Prompt:
Reproduce exactly the section that begins at the line containing "const spray = endSpray();" and ends at the line containing "bpy.data.objects.remove(obj)", both lines included; omit all other lines.

Recorded data:

--- Begin ---

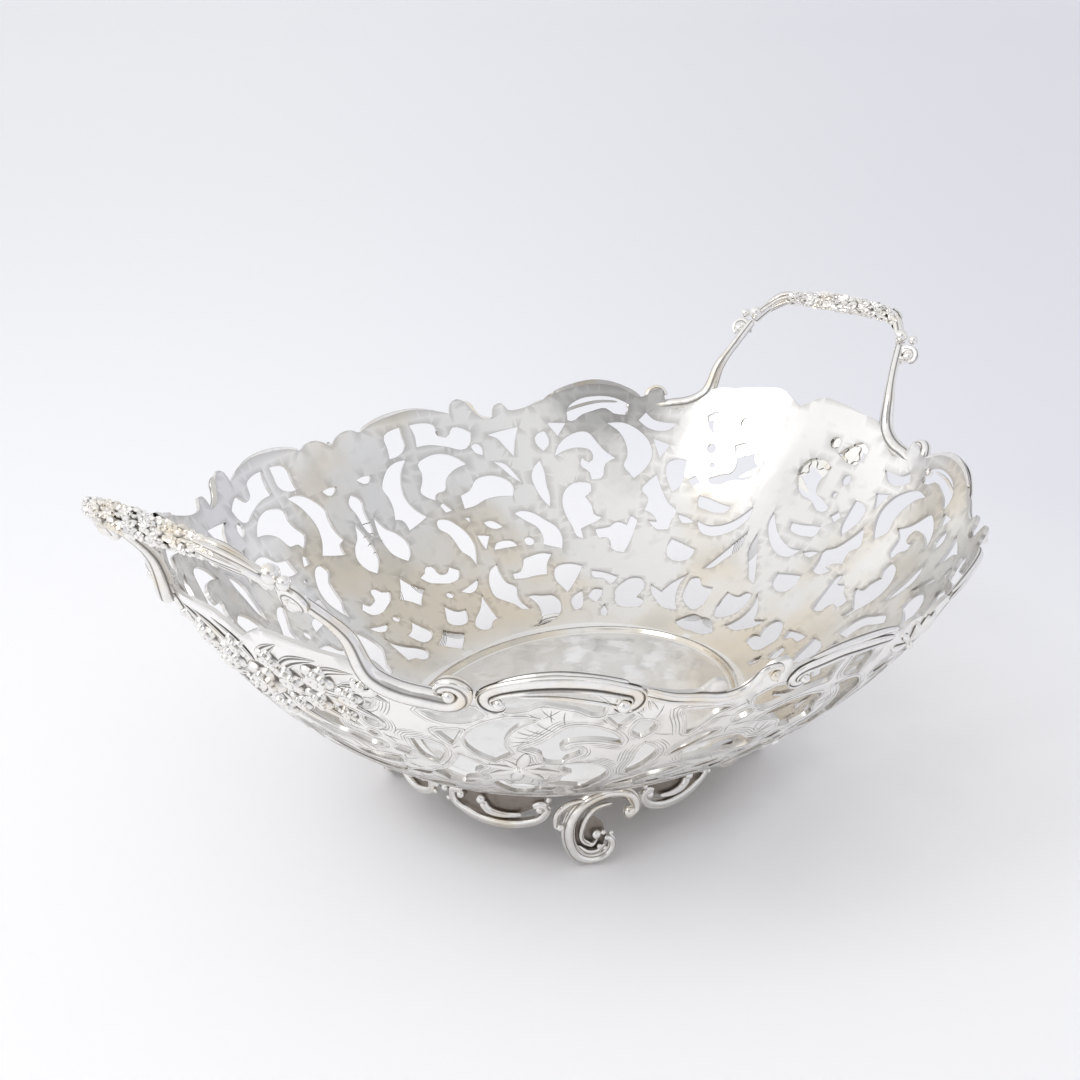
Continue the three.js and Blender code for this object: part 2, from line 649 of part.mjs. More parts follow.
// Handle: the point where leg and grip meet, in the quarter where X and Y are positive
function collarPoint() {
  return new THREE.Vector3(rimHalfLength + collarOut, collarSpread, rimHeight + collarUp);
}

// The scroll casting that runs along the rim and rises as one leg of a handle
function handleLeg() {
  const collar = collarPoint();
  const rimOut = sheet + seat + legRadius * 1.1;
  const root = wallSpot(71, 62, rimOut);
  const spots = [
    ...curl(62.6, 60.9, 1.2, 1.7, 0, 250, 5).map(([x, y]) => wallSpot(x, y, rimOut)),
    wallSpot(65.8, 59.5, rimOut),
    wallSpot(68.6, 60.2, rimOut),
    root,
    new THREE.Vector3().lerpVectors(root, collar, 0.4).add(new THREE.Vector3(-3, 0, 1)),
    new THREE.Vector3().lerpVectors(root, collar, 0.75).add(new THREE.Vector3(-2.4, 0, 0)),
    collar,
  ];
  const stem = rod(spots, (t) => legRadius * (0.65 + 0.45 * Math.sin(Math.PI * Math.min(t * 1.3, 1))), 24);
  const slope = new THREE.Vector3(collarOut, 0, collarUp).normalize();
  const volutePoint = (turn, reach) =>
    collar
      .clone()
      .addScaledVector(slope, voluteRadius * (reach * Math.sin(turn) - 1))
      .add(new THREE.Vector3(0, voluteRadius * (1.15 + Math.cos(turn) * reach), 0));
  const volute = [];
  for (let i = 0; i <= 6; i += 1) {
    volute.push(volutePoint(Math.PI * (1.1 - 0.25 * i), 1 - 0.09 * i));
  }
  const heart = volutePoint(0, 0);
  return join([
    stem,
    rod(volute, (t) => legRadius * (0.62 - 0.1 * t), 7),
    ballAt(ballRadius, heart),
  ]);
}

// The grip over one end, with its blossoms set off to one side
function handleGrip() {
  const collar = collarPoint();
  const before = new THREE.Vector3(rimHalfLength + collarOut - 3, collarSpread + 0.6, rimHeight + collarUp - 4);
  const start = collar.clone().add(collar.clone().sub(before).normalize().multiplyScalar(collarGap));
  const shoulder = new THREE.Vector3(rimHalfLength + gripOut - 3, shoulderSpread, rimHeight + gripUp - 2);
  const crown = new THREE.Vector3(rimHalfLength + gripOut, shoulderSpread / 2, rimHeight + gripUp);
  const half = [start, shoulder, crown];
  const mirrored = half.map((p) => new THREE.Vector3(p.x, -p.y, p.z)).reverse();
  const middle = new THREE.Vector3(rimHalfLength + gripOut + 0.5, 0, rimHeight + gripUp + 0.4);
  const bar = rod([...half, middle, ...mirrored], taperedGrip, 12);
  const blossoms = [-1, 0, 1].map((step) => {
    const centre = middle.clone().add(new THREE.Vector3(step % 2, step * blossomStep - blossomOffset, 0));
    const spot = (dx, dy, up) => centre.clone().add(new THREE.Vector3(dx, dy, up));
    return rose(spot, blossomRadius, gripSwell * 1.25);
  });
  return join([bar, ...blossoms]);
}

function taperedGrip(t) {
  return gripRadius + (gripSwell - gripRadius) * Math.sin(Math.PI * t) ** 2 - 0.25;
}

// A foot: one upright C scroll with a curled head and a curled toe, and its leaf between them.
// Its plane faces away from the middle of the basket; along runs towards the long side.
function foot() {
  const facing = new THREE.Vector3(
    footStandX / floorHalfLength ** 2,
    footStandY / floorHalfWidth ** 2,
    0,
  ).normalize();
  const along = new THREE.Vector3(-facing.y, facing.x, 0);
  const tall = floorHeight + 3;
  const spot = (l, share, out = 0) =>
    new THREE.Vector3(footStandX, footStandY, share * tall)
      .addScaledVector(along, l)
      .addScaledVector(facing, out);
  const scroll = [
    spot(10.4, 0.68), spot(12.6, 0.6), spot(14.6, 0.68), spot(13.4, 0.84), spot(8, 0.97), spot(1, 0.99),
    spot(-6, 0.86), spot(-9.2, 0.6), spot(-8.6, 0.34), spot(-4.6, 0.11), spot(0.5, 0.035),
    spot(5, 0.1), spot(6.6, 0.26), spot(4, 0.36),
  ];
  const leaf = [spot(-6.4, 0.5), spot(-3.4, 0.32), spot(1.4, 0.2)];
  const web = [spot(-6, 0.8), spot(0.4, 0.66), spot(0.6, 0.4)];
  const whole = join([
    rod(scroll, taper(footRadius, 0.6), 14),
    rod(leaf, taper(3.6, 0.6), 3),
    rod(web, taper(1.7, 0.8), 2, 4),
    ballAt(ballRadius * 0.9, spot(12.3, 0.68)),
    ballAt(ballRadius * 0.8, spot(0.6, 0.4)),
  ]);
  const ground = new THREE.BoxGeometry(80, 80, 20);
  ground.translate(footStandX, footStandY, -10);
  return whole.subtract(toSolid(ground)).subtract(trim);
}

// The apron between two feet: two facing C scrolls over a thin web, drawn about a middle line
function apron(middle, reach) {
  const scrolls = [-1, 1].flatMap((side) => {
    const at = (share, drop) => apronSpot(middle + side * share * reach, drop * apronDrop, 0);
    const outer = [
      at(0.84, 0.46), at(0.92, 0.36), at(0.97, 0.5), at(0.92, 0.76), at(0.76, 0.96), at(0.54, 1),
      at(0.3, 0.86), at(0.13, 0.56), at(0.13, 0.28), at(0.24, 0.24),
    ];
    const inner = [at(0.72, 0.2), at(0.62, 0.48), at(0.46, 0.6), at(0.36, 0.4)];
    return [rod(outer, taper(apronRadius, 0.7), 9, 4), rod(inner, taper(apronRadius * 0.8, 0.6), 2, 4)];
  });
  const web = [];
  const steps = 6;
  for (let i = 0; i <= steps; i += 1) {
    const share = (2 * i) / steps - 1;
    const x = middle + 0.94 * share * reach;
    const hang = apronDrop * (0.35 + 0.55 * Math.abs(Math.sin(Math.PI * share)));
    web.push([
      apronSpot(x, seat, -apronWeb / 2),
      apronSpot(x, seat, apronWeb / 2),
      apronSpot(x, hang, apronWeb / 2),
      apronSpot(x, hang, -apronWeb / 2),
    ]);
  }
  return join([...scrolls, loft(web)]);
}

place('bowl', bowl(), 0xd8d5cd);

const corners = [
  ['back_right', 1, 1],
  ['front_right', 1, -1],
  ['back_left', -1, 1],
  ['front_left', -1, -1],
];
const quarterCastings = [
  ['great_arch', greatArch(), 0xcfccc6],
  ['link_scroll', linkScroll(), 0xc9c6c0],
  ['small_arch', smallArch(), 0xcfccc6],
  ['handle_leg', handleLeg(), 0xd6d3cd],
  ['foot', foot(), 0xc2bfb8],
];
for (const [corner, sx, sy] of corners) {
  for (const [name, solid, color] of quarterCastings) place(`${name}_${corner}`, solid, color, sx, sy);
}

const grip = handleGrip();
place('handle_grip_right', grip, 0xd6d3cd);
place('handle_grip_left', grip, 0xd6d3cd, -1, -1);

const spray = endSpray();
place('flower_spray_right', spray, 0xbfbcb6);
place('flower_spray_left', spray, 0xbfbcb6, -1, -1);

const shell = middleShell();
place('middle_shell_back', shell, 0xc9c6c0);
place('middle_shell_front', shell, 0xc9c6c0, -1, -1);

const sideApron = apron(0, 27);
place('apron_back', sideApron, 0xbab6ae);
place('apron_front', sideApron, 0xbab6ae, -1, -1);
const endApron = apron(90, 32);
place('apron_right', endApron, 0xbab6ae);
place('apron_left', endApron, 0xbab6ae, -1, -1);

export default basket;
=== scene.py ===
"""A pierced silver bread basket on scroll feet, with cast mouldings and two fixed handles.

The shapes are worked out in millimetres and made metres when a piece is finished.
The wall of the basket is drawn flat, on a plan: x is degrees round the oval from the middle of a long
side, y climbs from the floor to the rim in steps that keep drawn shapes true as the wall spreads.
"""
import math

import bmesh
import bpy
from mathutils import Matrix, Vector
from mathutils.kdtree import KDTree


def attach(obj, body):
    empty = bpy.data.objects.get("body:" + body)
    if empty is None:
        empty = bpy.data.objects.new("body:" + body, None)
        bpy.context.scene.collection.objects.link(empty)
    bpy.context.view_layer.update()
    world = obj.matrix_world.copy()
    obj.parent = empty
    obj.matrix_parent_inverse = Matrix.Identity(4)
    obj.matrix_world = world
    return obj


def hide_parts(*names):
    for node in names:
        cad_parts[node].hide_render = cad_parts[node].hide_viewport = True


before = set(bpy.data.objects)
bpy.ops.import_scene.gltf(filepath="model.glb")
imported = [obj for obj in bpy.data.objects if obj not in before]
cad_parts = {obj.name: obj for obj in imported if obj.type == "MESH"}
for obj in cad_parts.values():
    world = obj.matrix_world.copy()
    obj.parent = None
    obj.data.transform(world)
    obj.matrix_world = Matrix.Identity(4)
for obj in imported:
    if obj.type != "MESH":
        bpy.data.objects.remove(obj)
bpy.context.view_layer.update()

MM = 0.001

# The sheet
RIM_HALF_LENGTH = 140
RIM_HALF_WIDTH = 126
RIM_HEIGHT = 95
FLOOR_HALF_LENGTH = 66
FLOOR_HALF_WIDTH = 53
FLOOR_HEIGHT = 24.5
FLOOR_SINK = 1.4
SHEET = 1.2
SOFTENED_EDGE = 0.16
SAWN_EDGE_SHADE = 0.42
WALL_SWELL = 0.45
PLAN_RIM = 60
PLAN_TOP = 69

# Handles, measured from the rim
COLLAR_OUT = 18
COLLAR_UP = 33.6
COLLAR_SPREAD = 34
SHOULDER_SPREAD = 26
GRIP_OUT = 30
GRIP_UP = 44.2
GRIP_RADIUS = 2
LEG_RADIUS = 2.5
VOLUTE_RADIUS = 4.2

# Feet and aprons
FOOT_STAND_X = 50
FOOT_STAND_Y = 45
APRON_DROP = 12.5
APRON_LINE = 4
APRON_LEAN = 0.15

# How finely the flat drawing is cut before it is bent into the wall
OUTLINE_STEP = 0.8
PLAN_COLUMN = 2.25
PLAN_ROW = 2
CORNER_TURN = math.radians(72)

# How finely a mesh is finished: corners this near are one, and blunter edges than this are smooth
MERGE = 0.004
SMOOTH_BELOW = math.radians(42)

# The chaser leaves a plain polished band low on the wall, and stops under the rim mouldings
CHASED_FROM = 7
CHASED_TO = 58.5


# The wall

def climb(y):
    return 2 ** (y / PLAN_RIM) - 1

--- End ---

Task result:
const spray = endSpray();
place('flower_spray_right', spray, 0xbfbcb6);
place('flower_spray_left', spray, 0xbfbcb6, -1, -1);

const shell = middleShell();
place('middle_shell_back', shell, 0xc9c6c0);
place('middle_shell_front', shell, 0xc9c6c0, -1, -1);

const sideApron = apron(0, 27);
place('apron_back', sideApron, 0xbab6ae);
place('apron_front', sideApron, 0xbab6ae, -1, -1);
const endApron = apron(90, 32);
place('apron_right', endApron, 0xbab6ae);
place('apron_left', endApron, 0xbab6ae, -1, -1);

export default basket;
=== scene.py ===
"""A pierced silver bread basket on scroll feet, with cast mouldings and two fixed handles.

The shapes are worked out in millimetres and made metres when a piece is finished.
The wall of the basket is drawn flat, on a plan: x is degrees round the oval from the middle of a long
side, y climbs from the floor to the rim in steps that keep drawn shapes true as the wall spreads.
"""
import math

import bmesh
import bpy
from mathutils import Matrix, Vector
from mathutils.kdtree import KDTree


def attach(obj, body):
    empty = bpy.data.objects.get("body:" + body)
    if empty is None:
        empty = bpy.data.objects.new("body:" + body, None)
        bpy.context.scene.collection.objects.link(empty)
    bpy.context.view_layer.update()
    world = obj.matrix_world.copy()
    obj.parent = empty
    obj.matrix_parent_inverse = Matrix.Identity(4)
    obj.matrix_world = world
    return obj


def hide_parts(*names):
    for node in names:
        cad_parts[node].hide_render = cad_parts[node].hide_viewport = True


before = set(bpy.data.objects)
bpy.ops.import_scene.gltf(filepath="model.glb")
imported = [obj for obj in bpy.data.objects if obj not in before]
cad_parts = {obj.name: obj for obj in imported if obj.type == "MESH"}
for obj in cad_parts.values():
    world = obj.matrix_world.copy()
    obj.parent = None
    obj.data.transform(world)
    obj.matrix_world = Matrix.Identity(4)
for obj in imported:
    if obj.type != "MESH":
        bpy.data.objects.remove(obj)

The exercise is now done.